Essentially, Yoga encourages us to get to know ourselves. We do this through Asana, Mediation, Mantra, (there's plenty more here) and Ayurveda. When we do this, we have sovereignty over our self, and we become wise to know and feel what it is we need.... through our wisdom body, our Vijnanamaya Kosha!
Here's a few notes of the Yoga I got up to on my 3 week Vacay:
- On Board. I try to find little areas to stretch, usually its near where the food is prepped. So its quick! Arms up, stretching from finger tips to toes, taking this then into a side stretch. And then usually a forward bend. Careful of turbulence! Oh, speaking of turbulence which I'm not a fan of (who even is!!), Pranayama is my antidote. Its the most tangible way for me to calm my jitters, just the time to notice my breath, release my tight belly, and softly breathe is quite the medicine. On the ship, my SIL and I went and did some lovely Yoga together in the gym, beside people doing kick boxing, ab crunching etc.
- Theme Parks. So lately I've started to get really nauseous on rides, which isn't great if your family are really into it and you have a 4 day pass! With the simulated rides, I just closed my eyes. I felt into my sit bones on the seat, my thighs in contact with the seat and that seemed to help a bit. So a bit of sensory adjustment there, thank you to Pratyahara for helping me out there.

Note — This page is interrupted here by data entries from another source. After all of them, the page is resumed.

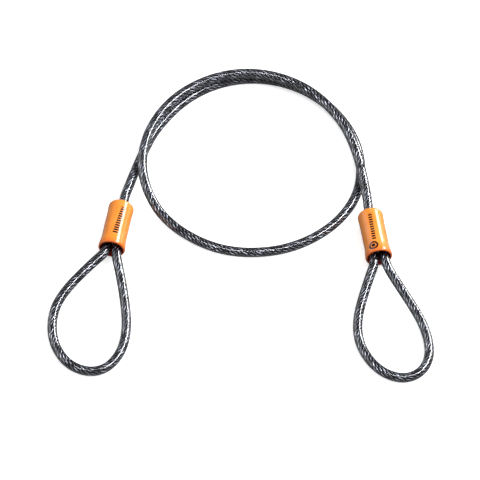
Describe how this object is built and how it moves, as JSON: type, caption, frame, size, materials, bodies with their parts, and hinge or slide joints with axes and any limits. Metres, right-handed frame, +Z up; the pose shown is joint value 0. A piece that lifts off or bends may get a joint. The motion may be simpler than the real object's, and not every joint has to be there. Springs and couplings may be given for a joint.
{
  "type": "cable lock",
  "caption": "Security cable of vinyl-jacketed steel wire rope, coiled in a ring, with a crimped and covered eye at each end.",
  "frame": {"origin": "on the ground, under the middle of the whole coiled lock", "axes": "+Z up, +Y from the eyes towards the ring, +X from the left eye to the right eye"},
  "size_m": [0.1986, 0.1956, 0.014],
  "materials": {
    "jacket": "clear vinyl, glossy",
    "strands": "twisted galvanised wire",
    "core": "twisted galvanised wire",
    "ferrule": "pressed, satin",
    "cover": "moulded, orange, glossy"
  },
  "bodies": {
    "ring": {"ring_jacket": "jacket", "ring_strands": "strands", "ring_core": "core"},
    "left_end": {"left_leg_jacket": "jacket", "left_leg_strands": "strands", "left_leg_core": "core", "left_eye_jacket": "jacket", "left_eye_strands": "strands", "left_eye_core": "core", "left_ferrule": "ferrule", "left_cover": "cover"},
    "right_end": {"right_leg_jacket": "jacket", "right_leg_strands": "strands", "right_leg_core": "core", "right_eye_jacket": "jacket", "right_eye_strands": "strands", "right_eye_core": "core", "right_ferrule": "ferrule", "right_cover": "cover"}
  },
  "joints": [
    {"name": "left_end_flex", "type": "hinge", "parent": "ring", "child": "left_end", "pos_m": [-0.0583, 0.0225, 0.0048], "axis": [0, 0, 1], "range_deg": [-22, 22], "stiffness_Nm_per_rad": 0.2, "deforming": ["left_leg_jacket", "left_leg_strands", "left_leg_core"]},
    {"name": "right_end_flex", "type": "hinge", "parent": "ring", "child": "right_end", "pos_m": [0.0647, 0.0195, 0.0073], "axis": [0, 0, 1], "range_deg": [-14, 22], "stiffness_Nm_per_rad": 0.2, "deforming": ["right_leg_jacket", "right_leg_strands", "right_leg_core"]}
  ]
}
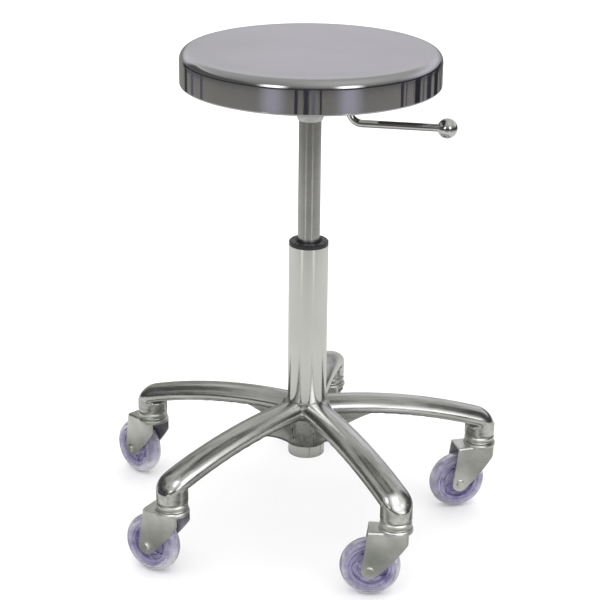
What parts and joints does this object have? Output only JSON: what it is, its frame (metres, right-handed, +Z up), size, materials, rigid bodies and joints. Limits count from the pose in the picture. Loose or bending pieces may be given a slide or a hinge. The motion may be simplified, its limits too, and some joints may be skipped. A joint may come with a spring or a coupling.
{
  "type": "dentist stool",
  "caption": "Dentist stool: round stainless seat on a swivelling gas lift with a release lever, polished five-arm base on swivel casters with clear violet wheels.",
  "frame": {"origin": "on the floor, below the column's axis, with the gas lift at its full height", "axes": "+Z up along the column's axis to the seat; +X along arm 1 of the base"},
  "size_m": [0.501, 0.5052, 0.63],
  "materials": {
    "polished_aluminium": "polished casting",
    "polished_tube": "polished round tube",
    "stainless": "satin top, polished wall",
    "ground_steel": "fine ground",
    "chrome": "bright plated",
    "zinc_plate": "bright zinc plated",
    "bearing_steel": "polished, lightly oiled",
    "black_plastic": "moulded",
    "guide_plastic": "natural acetal",
    "rubber": "matt",
    "die_cast": "satin die casting",
    "plywood": "raw plywood",
    "clear_tread": "clear violet polyurethane",
    "clear_core": "clear violet plastic"
  },
  "bodies": {
    "base": {"base_casting": "polished_aluminium", "outer_column": "polished_tube", "column_cap": "black_plastic", "guide_sleeve": "guide_plastic", "column_floor_plate": "zinc_plate", "lower_thrust_washer": "bearing_steel", "thrust_balls": "bearing_steel", "caster_stems": "zinc_plate", "caster_race_cups": "zinc_plate", "caster_balls": "bearing_steel"},
    "rod_unit": {"piston_rod": "ground_steel", "upper_thrust_washer": "bearing_steel", "rod_clip": "zinc_plate", "rubber_bumper": "rubber", "piston": "die_cast", "piston_seal": "rubber"},
    "seat": {"pressure_tube": "ground_steel", "rod_gland": "guide_plastic", "valve_body": "die_cast", "seat_shell": "stainless", "seat_board": "plywood", "mounting_plate": "zinc_plate", "seat_screws": "zinc_plate", "seat_socket": "die_cast", "lever_pivot_pin": "zinc_plate"},
    "lever": {"release_lever": "chrome", "lever_knob": "chrome"},
    "valve": {"valve_pin": "zinc_plate"},
    "caster_1_fork_unit": {"caster_1_fork": "zinc_plate", "caster_1_axle_bolt": "zinc_plate", "caster_1_axle_nut": "zinc_plate"},
    "caster_1_wheel_unit": {"caster_1_wheel_core": "clear_core", "caster_1_tyre": "clear_tread", "caster_1_bearings": "bearing_steel"},
    "caster_2_fork_unit": {"caster_2_fork": "zinc_plate", "caster_2_axle_bolt": "zinc_plate", "caster_2_axle_nut": "zinc_plate"},
    "caster_2_wheel_unit": {"caster_2_wheel_core": "clear_core", "caster_2_tyre": "clear_tread", "caster_2_bearings": "bearing_steel"},
    "caster_3_fork_unit": {"caster_3_fork": "zinc_plate", "caster_3_axle_bolt": "zinc_plate", "caster_3_axle_nut": "zinc_plate"},
    "caster_3_wheel_unit": {"caster_3_wheel_core": "clear_core", "caster_3_tyre": "clear_tread", "caster_3_bearings": "bearing_steel"},
    "caster_4_fork_unit": {"caster_4_fork": "zinc_plate", "caster_4_axle_bolt": "zinc_plate", "caster_4_axle_nut": "zinc_plate"},
    "caster_4_wheel_unit": {"caster_4_wheel_core": "clear_core", "caster_4_tyre": "clear_tread", "caster_4_bearings": "bearing_steel"},
    "caster_5_fork_unit": {"caster_5_fork": "zinc_plate", "caster_5_axle_bolt": "zinc_plate", "caster_5_axle_nut": "zinc_plate"},
    "caster_5_wheel_unit": {"caster_5_wheel_core": "clear_core", "caster_5_tyre": "clear_tread", "caster_5_bearings": "bearing_steel"}
  },
  "joints": [
    {"name": "seat_swivel", "type": "hinge", "parent": "base", "child": "rod_unit", "pos_m": [0, 0, 0.105], "axis": [0, 0, 1], "continuous": true},
    {"name": "seat_lift", "type": "slide", "parent": "rod_unit", "child": "seat", "axis": [0, 0, 1], "range_m": [-0.135, 0]},
    {"name": "lever_lift", "type": "hinge", "parent": "seat", "child": "lever", "pos_m": [0.01604, -0.00565, 0.601], "axis": [-0.3322, -0.9432, 0], "range_deg": [0, 6], "stiffness_Nm_per_rad": 2},
    {"name": "valve_stroke", "type": "slide", "parent": "seat", "child": "valve", "axis": [0, 0, 1], "range_m": [-0.0021, 0]},
    {"name": "caster_1_swivel", "type": "hinge", "parent": "base", "child": "caster_1_fork_unit", "pos_m": [0.235, 0, 0.09], "axis": [0, 0, 1], "continuous": true},
    {"name": "caster_1_roll", "type": "hinge", "parent": "caster_1_fork_unit", "child": "caster_1_wheel_unit", "pos_m": [0.20516, -0.00314, 0.0375], "axis": [0.1045, -0.9945, 0], "continuous": true},
    {"name": "caster_2_swivel", "type": "hinge", "parent": "base", "child": "caster_2_fork_unit", "pos_m": [0.07262, 0.2235, 0.09], "axis": [0, 0, 1], "continuous": true},
    {"name": "caster_2_roll", "type": "hinge", "parent": "caster_2_fork_unit", "child": "caster_2_wheel_unit", "pos_m": [0.04543, 0.23618, 0.0375], "axis": [-0.4226, -0.9063, 0], "continuous": true},
    {"name": "caster_3_swivel", "type": "hinge", "parent": "base", "child": "caster_3_fork_unit", "pos_m": [-0.19012, 0.13813, 0.09], "axis": [0, 0, 1], "continuous": true},
    {"name": "caster_3_roll", "type": "hinge", "parent": "caster_3_fork_unit", "child": "caster_3_wheel_unit", "pos_m": [-0.20733, 0.1627, 0.0375], "axis": [-0.8192, -0.5736, 0], "continuous": true},
    {"name": "caster_4_swivel", "type": "hinge", "parent": "base", "child": "caster_4_fork_unit", "pos_m": [-0.19012, -0.13813, 0.09], "axis": [0, 0, 1], "continuous": true},
    {"name": "caster_4_roll", "type": "hinge", "parent": "caster_4_fork_unit", "child": "caster_4_wheel_unit", "pos_m": [-0.21276, -0.11845, 0.0375], "axis": [-0.6561, -0.7547, 0], "continuous": true},
    {"name": "caster_5_swivel", "type": "hinge", "parent": "base", "child": "caster_5_fork_unit", "pos_m": [0.07262, -0.2235, 0.09], "axis": [0, 0, 1], "continuous": true},
    {"name": "caster_5_roll", "type": "hinge", "parent": "caster_5_fork_unit", "child": "caster_5_wheel_unit", "pos_m": [0.04339, -0.21675, 0.0375], "axis": [-0.225, -0.9744, 0], "continuous": true}
  ],
  "couplings": [
    {"joint": "valve_stroke", "follows": "lever_lift", "m_per_rad": -0.0185}
  ]
}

- People. So many people, queues, heat, noise. My antidote here is to find quiet. And sometimes that looks like I'm being antisocial, but its more self preservation. I need that quiet time to digest the day. And for me that looked like sinking into the couch on one particular night, and watching Eat, Pray, Love and on quite a few nights, an early night.
I love that this is underpinned by wisdom from the Bhagavad Gita, "no effort here is every wasted, even a little of this practice will shelter you from great sorrow".
Little moments, simple solutions, provide us with the art of taking care of our selves.